Am 1. Oktober 1941 teilte die Gestapo der Jüdischen Gemeinde Berlin mit, dass die „Umsiedlung“ der Berliner Juden beginnen würde. Für diese ersten Deportationen aus der Hauptstadt hatte man auch Bertha Cohn und ihre Töchter vorgesehen. Im Oktober 1941 wurden Helene, Helga und Bertha Cohn von Polizisten der Stapoleitstelle und der Kriminalpolizei aus ihrer Wohnung in der Czarnikauer Straße in das provisorisch umfunktionierte Sammellager in der ehemaligen Synagoge Levetzowstraße 7-8 verbracht. Unter der Kontrolle der Gestapo erfolgte hier die organisatorische Vorbereitung der Transporte sowie der Einzug der Vermögen. Am 29. Oktober 1941 wurden die drei Frauen über den Güterbahnhof Berlin-Grunewald mit dem 3. „Osttransport“ ins Ghetto Litzmannstadt (Łódź) deportiert. Im Ghetto wies man ihnen eine Baracke in der Reiterstraße 21/23 zu. Am 5. Mai 1942 verschleppte man sie von dort weiter in das Vernichtungslager Kulmhof (Chełmno), wo alle drei – vermutlich unmittelbar nach ihrer Ankunft – ermordet wurden.

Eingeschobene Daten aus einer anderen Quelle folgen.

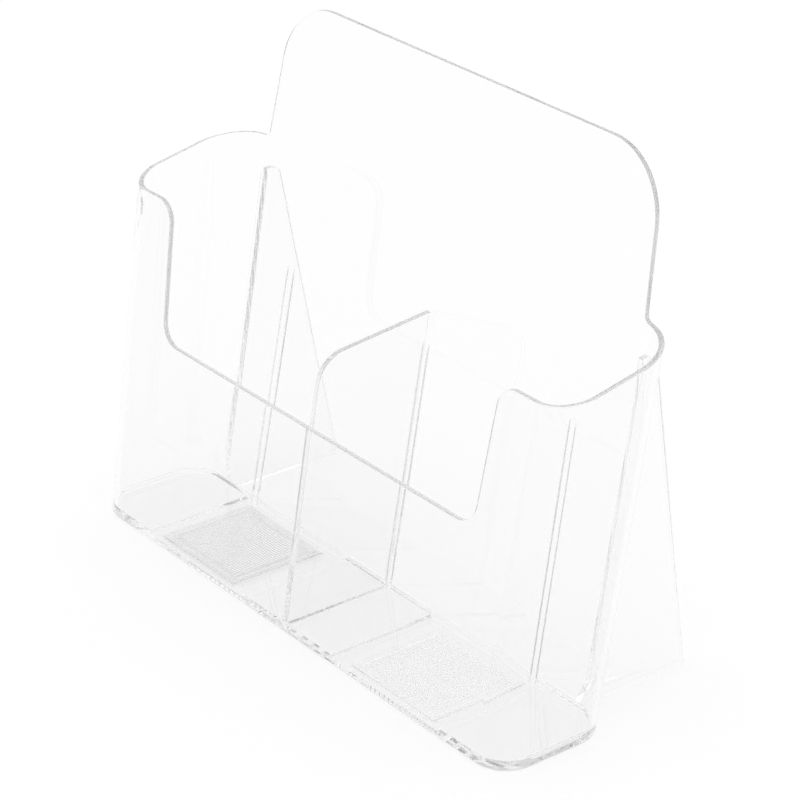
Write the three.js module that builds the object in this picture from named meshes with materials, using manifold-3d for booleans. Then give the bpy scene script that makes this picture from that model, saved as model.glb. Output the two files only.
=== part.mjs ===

Auch die nach Belgien emigrierte Schwester Ruth fiel mit ihrer Familie den Nationalsozialisten zum Opfer. Am 24. Oktober 1942 wurde sie mit ihrem 13-jährigen Sohn und der 11-jährigen Tochter aus Mecheln (Malines) in das Vernichtungslager Auschwitz deportiert und dort ermordet. Ihr Ehemann war zwei Monate zuvor deportiert und in Auschwitz ermordet worden. Als einziger der näheren Familienangehörigen von Helene überlebte ihr jüngerer Bruder Harry die NS-Verfolgung. Ihm gelang vor der bevorstehenden Deportation nach Auschwitz die Flucht aus dem belgischen Internierungslager.